Schools teachers Iain MacFadyen and John Burgess are front and centre in this picture of the march to the games at Oban in 1979. Pipers from left to right: Angus John MacLellan, Bill Livingstone, Evan MacRae, John, Kenny MacDonald, Iain, Malcolm McRae and John Wilson

‘Additionally, being a part of the overall Skye Gathering piping competitions, the youngsters also have the chance to hear, see and mingle with some of the best pipers in the world who attend the Games each year. This can only have benefits for their development and ambition.’

Very well said Cameron. Most of us can remember the dark days when there was hardly a good young player on Skye, and not that long ago either. All credit to the teachers mentioned (not forgetting Farquhar MacIntosh) and the council, and to Seumas MacNeill, John MacLellan and John MacFadyen who were the main protagonists in forcing the politicians to recognise the bagpipe as a suitable subject for Scottish music exams.

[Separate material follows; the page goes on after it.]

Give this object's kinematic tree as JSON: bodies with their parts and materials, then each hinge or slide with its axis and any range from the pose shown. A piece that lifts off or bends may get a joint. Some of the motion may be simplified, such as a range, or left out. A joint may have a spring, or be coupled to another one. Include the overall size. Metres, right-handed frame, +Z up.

Once that principal was accepted the education authorities had to act to provide the teachers and despite some recent backsliding, well documented in this column, the benefit has been transforming. So come on you youngsters, get up to Skye, and, as Cameron says, honour that legacy. Entry forms here.


The pipe band season creeps closer … less than a month away now. The draw for the early contest at Dunbar is now available on the RSPBA site as are the runners and riders for Saturdays mini and full band contests run by the Dundee, Perth and Angus Branch.